Tuesday’s parliamentary debate broke down along religious lines, with Muslim MPs expressing unreserved support for the proposed measures, while Christian deputies raised settlement worries amid their support for basic human rights. Parliament Speaker Nabih Berri said the confessional divide was “distasteful,” while Progressive Socialist Party head MP Walid Jumblatt called the right-wing politicians “stupid and isolationist” for conflating the naturalization question with human-rights issues.

Even though the naturalization question persists, Christian deputies still displayed marked progress in their acceptance of the need to address the lack of Palestinians’ civil rights, said Edward Kattoura, Palestinian activist and member of the Palestine Liberation Organization and the Nahr al-Bared Reconstruction Commission.

“There is an improvement in the positions of [Lebanese Forces head] Samir Geagea, the Lebanese Forces and the Phalange Party,” Kattoura said. “It is a positive start, because all the Christian parties admitted that the Palestinians should not continue like this [and] that they should get their rights.”

Tuesday’s session was “the first time we feel positively that this file is going to reach the end,” Kattoura added.

However, the late move among the political elite to give Palestinians these basic protections stems largely from external coercion to address the human-rights debacle, AUB’s Khashan said.

“Lebanon has been coming under intense pressure from international circles over this issue,” he said. “The Lebanese government is not doing this out of the goodness of its heart,” he added.

The international push for Palestinians’ rights in Lebanon grew exponentially after the Nahr al-Bared refugee camp was largely destroyed in the conflict between Islamic extremists and the Lebanese Armed Forces in mid-2007, Khashan added.

“The pressure has been building up even before the composition of the present Cabinet,” he said, adding that former Prime Minister Fouad Siniora had placed the rights issue on his agenda.

The UN has also been encouraging Lebanon to ameliorate the Palestinians’ situation, and Lebanon’s ongoing two-year stint on the UN Security Council has helped draw attention to the issue, Kattoura said.

Domestic activists and non-governmental organizations have also stepped up their efforts to raise awareness of the Palestinians’ plight, said head of the Lebanese-Palestinian Dialogue Committee Maya Majzoub.

Lastly, this month’s botched Israeli raid on an aid convoy of ships heading for Gaza has put Palestinians at the forefront of the world’s consciousness, Khashan said. “After the Gaza flotilla incident, it has become extremely difficult to violate with impunity basic Palestinian human rights,” he added.

While support for the proposed rights amendments has expanded, politicians will still demand a balance between human rights and their fears of naturalization as the measures enter the committee process, said Habib Malik, who teaches history at Lebanese American University and is the son of Charles Malik, one of the founders of modern Lebanon and co-author of the United Nations Universal Declaration of Human Rights.

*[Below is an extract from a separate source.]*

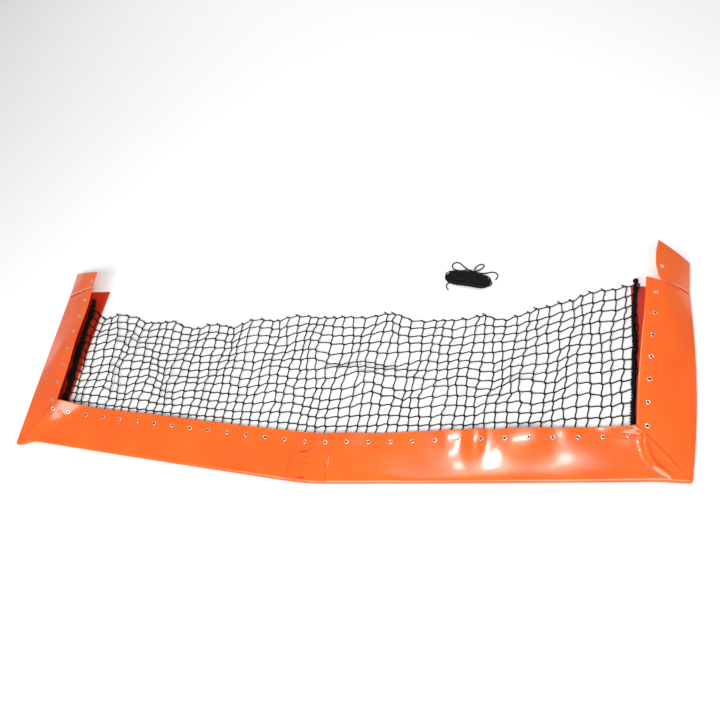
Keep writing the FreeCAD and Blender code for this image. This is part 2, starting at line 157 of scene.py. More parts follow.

In addition to fears of naturalization, the draft amendments also still face the danger that some politicians will manipulate those fears to deny the Palestinians their rights, Mukhaiber said. In the end, guarantees against Palestinian naturalization will probably have to be worked into the proposed legislation, Kattoura said. “Giving us our rights doesn’t at all mean settlement in Lebanon,” he added.

However, Lebanese antipathy toward Palestinians remains, and incidents such as the recent call by Fatah commander in Lebanon Mounir Maqdah for marches to penetrate Israel’s borders will only serve to keep Lebanese suspicions of Palestinians alive, Malik said. As such, the broad backing for the rights measures might represent only a temporary phenomenon, he added.

“The atmospherics may be favorable for some kind of motion on that issue, but … these windows of opportunity in Lebanon are episodic,” Malik said. “They don’t last long.”

In fact, many of the discriminatory practices facing Palestinians date only to the Civil War and its aftermath, Khashan said. While Palestinians had lived in squalid conditions before the war, they could still own property until the Cabinet of former Prime Minister Shafiq Wazzan rescinded the right in 1982, Khashan added.

“In a sense, the Lebanese are simply abrogating an infamous decision they made in 1982,” he said. “Until the eruption of the Civil War in 1975, most of the regulations barring Palestinians from employment were ignored.” After the PLO was driven from Lebanon in 1982, the curbs on Palestinian rights were implemented “harshly,” Khashan added.

As a result, many Palestinians continue to endure desperate conditions that have changed little since they arrived here in 1948, Kattoura said. “Today we are in 1948; we are not in 2010,” he said. “The way of life in the camps [is] as if we were living in 1948. We feel sorry that after 62 years we are still discussing this issue with the Lebanese government.”